If the author honestly exhibit the failings as well as the excellences of his subject, the reader will be warned of the quicksands and dangers that beset the path of life; and should he succeed in portraying aright the attractive lineaments of a virtuous character, he will insensibly arouse in the mind of the reader aspirations after the excellences which he is led to admire. The mind has a tendency to assimilate to the character of those with whom we associate; and to peruse the memoirs of wise and good men is living for the time in their company.

Every man, whatever be his sphere in life, has an influence for good or for evil on the society around him; and he who gives to the world the history of an exemplary life, reproduces in a certain degree the influence which had been extinguished by the hand of death. The biographer not only revives the lost influence, but by the circulation of his narrative he becomes the medium of more extended usefulness, and in some degree a benefactor of mankind.

Where personal character and habits form the principal subject of interest, a stranger stands at too great a distance to give to his portrait a faithful outline or correct colouring; a true picture can only be drawn by one whose friendly intercourse gave opportunity of marking the peculiar characteristics of his subject.

Autobiography, or memoirs of one's self, is preferable to biography only when the writer has something to communicate, by way of confession or explanation, of which no other person is cognisant. But it is almost impossible, nor is it perhaps desirable, that an autobiographer should disclose with unflinching impartiality the whole particulars of his life, and unveil the real motives of his actions.

"Thus conscience does make cowards of us all."

Nevertheless, in autobiography concealment itself is a species of disclosure. The moment a man begins to speak of himself, however cautious his mode of expression, the discerning reader will have little difficulty in appreciating his real character and the quality of his actions. What reader is blind to the bad temper, meanness, and impracticableness of Rousseau, notwithstanding his cunning attempts to disguise them? The autobiographer always betrays himself when he least suspects it: he exhibits his greatest weakness when he flatters himself that he is putting forth his strength. The task of the autobiographer is not only delicate but difficult. How frequently does the consciousness of sitting for one's portrait to another alter at once the

whole demeanour; but still more marked is the change when a man becomes the limner of his own mental likeness. In short, the obstacles to a successful execution of this experiment are almost insuperable.

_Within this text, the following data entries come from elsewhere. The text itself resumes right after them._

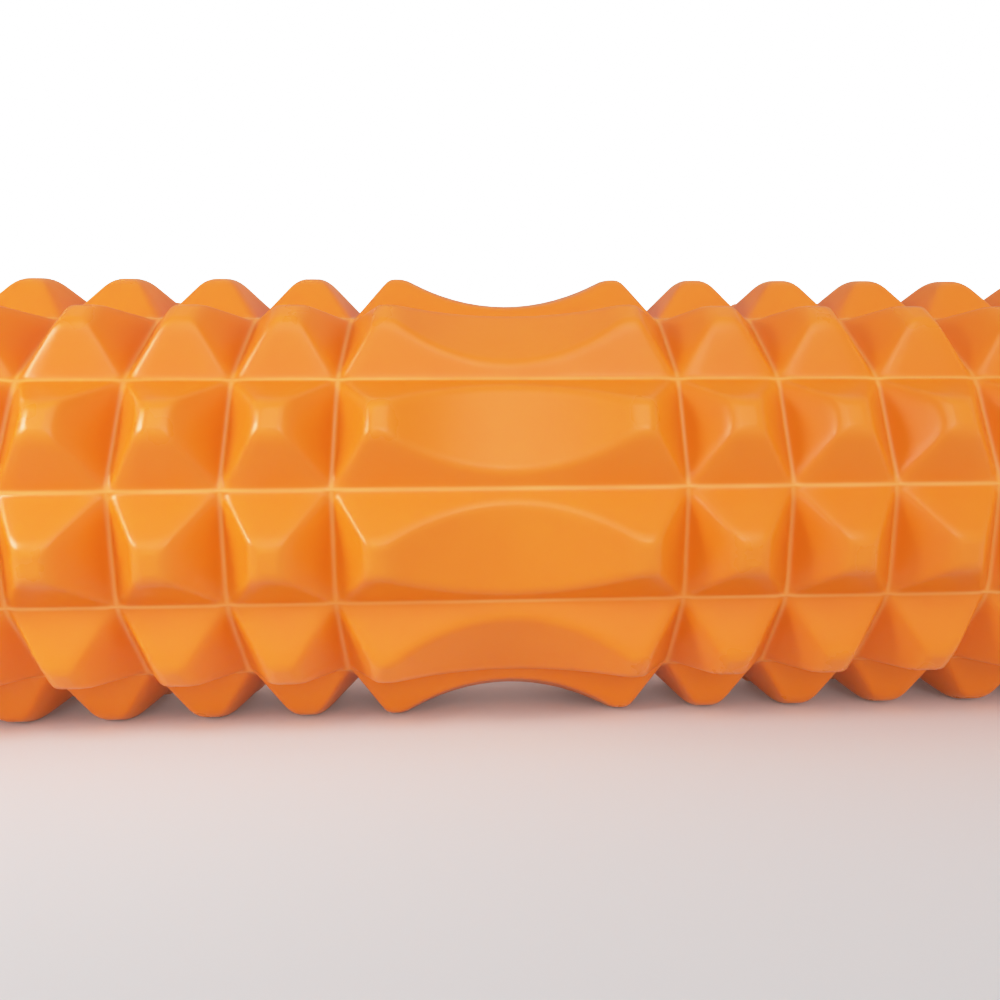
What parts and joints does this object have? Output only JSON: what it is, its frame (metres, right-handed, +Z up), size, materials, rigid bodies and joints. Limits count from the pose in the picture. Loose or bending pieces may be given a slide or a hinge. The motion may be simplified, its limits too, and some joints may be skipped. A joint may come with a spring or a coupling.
{
  "type": "foam roller",
  "caption": "Massage roller: a rigid hollow core in a soft foam sleeve with pyramid massage points and a scooped spine channel at mid-length.",
  "frame": {"origin": "on the roller's axis, half way along its length", "axes": "+X along the roller's axis towards the viewer's right, -Y to the front, +Z up with the roller lying on a floor on two rows of pyramids"},
  "size_m": [0.45, 0.1376, 0.1376],
  "materials": {
    "eva_foam": "satin moulded skin on closed-cell orange EVA foam",
    "core_plastic": "extruded black plastic with faint draw lines along it",
    "contact_adhesive": "cured, slightly yellow contact adhesive",
    "seam_adhesive": "cured glue line, darker than the foam"
  },
  "bodies": {
    "root": {"foam_sleeve": "eva_foam", "core_tube": "core_plastic", "adhesive_film": "contact_adhesive", "seam_glue": "seam_adhesive"}
  },
  "joints": []
}
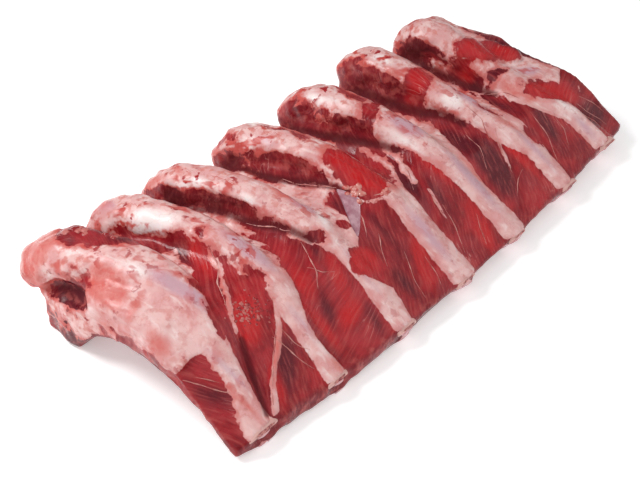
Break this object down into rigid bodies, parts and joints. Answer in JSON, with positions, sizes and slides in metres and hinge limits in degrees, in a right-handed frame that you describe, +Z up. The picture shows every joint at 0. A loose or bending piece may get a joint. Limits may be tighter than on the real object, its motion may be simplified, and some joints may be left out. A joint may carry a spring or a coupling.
{
  "type": "raw rack of beef back ribs",
  "caption": "Raw rack of beef back ribs: curved rib bones set in an arched slab of marbled red meat, lying on its rib tips and meaty foot.",
  "frame": {"origin": "under the middle of the rack's box, on the surface that it lies on", "axes": "+X along the rack from the broad first rib to the last, +Y along the ribs from the sawn tips to the knobs, +Z up"},
  "size_m": [0.4448, 0.2226, 0.0826],
  "materials": {
    "raw_meat": "moist raw beef: dark red fibres with white sinew and marbling, soft uneven gloss",
    "bone_and_fat": "pale pink rib bone under a wet skin of fat and membrane"
  },
  "bodies": {
    "root": {"meat": "raw_meat", "rib_1": "bone_and_fat", "rib_2": "bone_and_fat", "rib_3": "bone_and_fat", "rib_4": "bone_and_fat", "rib_5": "bone_and_fat", "rib_6": "bone_and_fat", "rib_7": "bone_and_fat"}
  },
  "joints": []
}
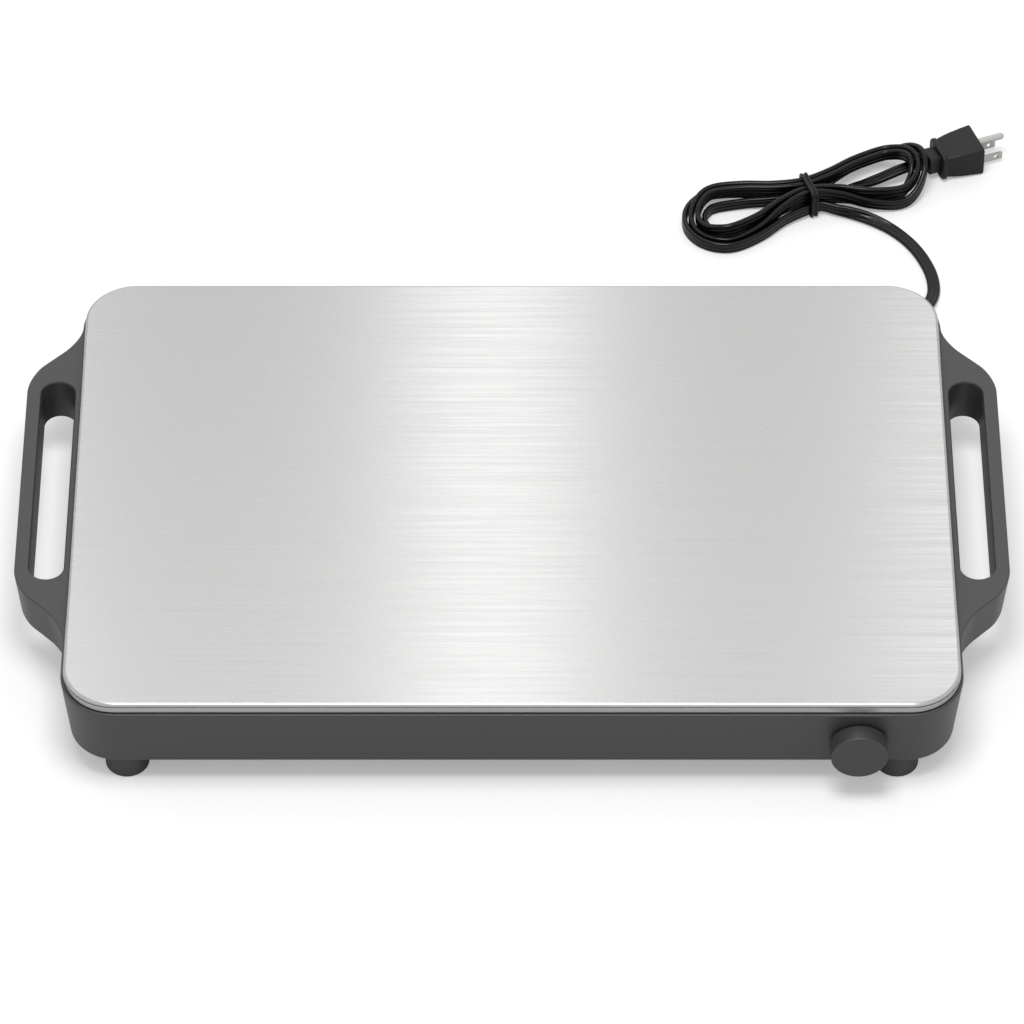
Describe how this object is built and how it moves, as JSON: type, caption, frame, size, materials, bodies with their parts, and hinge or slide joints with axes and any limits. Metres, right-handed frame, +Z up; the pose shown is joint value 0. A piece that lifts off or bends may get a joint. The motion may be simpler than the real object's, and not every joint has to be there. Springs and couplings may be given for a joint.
{
  "type": "electric food warmer tray",
  "caption": "Electric warming tray: a flat brushed steel plate on a dark moulded housing with two loop handles, a front knob, four feet and a mains cord tied in a hank.",
  "frame": {"origin": "On the floor under the middle of the tray, measured without the cord: the middle between the knob's face and the rear wall, and between the two handles.", "axes": "+X to the right seen from the front, +Y to the back, where the cord leaves, +Z up. The knob faces -Y."},
  "size_m": [0.6779, 0.6214, 0.076],
  "materials": {
    "top_plate": "brushed stainless steel",
    "seal": "black silicone",
    "housing": "satin moulded charcoal plastic",
    "base_metal": "painted sheet steel",
    "spreader": "plain sheet",
    "element": "dull sheath",
    "ceramic": "white ceramic bead",
    "steel_small": "zinc-plated steel",
    "reflector": "bright sheet",
    "mat": "glass-fibre mat",
    "knob": "satin moulded charcoal plastic",
    "spindle": "turned steel",
    "thermostat": "brown phenolic",
    "brass": "turned brass",
    "fuse": "bright",
    "block": "white moulded plastic",
    "lead_red": "silicone-covered wire",
    "lead_white": "silicone-covered wire",
    "lead_green": "silicone-covered wire",
    "cord": "black satin jacket",
    "relief": "black satin",
    "feet": "charcoal rubber",
    "tie": "black",
    "plug": "moulded black",
    "pins": "nickel-plated brass"
  },
  "bodies": {
    "tray": {"top_plate": "top_plate", "rim_seal": "seal", "housing": "housing", "base_cover": "base_metal", "heat_spreader": "spreader", "heating_element": "element", "element_beads": "ceramic", "element_pins": "steel_small", "clamp_bars": "steel_small", "clamp_screws": "steel_small", "plate_studs": "steel_small", "plate_nuts": "steel_small", "reflector_pan": "reflector", "insulation_mat": "mat", "thermostat_body": "thermostat", "thermostat_bush": "brass", "thermostat_bracket": "steel_small", "thermostat_screws": "steel_small", "thermal_fuse": "fuse", "fuse_clip": "steel_small", "terminal_block": "block", "terminal_screws": "steel_small", "fuse_lead": "fuse", "switched_lead": "lead_red", "live_lead": "lead_red", "neutral_lead": "lead_white", "earth_lead": "lead_green", "earth_screw": "brass", "cord_tail": "cord", "cord_clamp": "relief", "foot_front_left": "feet", "foot_front_right": "feet", "foot_rear_left": "feet", "foot_rear_right": "feet", "foot_screws": "steel_small", "base_screws": "steel_small", "strain_relief": "relief", "cord_lead": "cord", "cord_hank": "cord", "cord_tie": "tie", "plug_body": "plug", "plug_blades": "pins", "plug_earth_pin": "pins"},
    "knob": {"control_knob": "knob", "thermostat_spindle": "spindle", "knob_spring_clip": "spindle"}
  },
  "joints": [
    {"name": "knob_turn", "type": "hinge", "parent": "tray", "child": "knob", "pos_m": [0.2237, -0.19385, 0.0406], "axis": [0, 1, 0], "range_deg": [0, 270]}
  ]
}
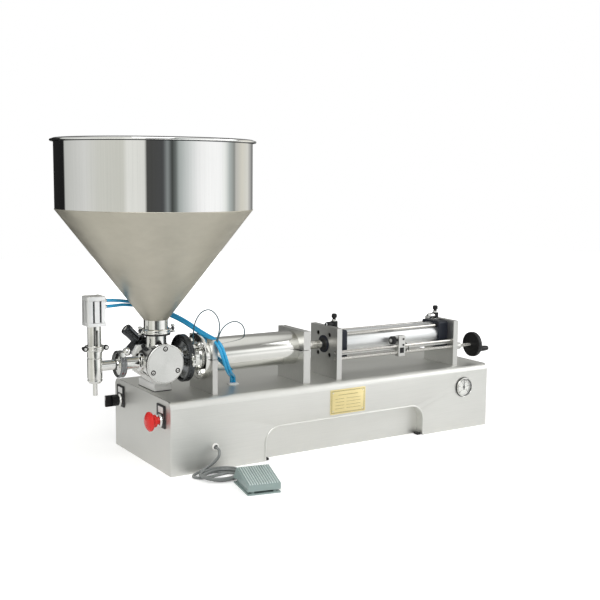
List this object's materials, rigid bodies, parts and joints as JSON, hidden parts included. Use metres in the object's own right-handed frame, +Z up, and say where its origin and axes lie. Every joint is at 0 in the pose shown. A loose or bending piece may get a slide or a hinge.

Of autobiographies which interest principally as histories of the mind, the examples are rare; but those which are intended to amuse or instruct, as delineations of the times in which the writer lived, are innumerable. Of biography of all kinds the same may be said. The unparalleled increase of this department of literature in our own time may be regarded as one of the most characteristic features of the age; and, as must therefore be the case, the number of obscure or unimportant lives thus chronicled forms an enormous proportion to the histories that are truly deserving of record.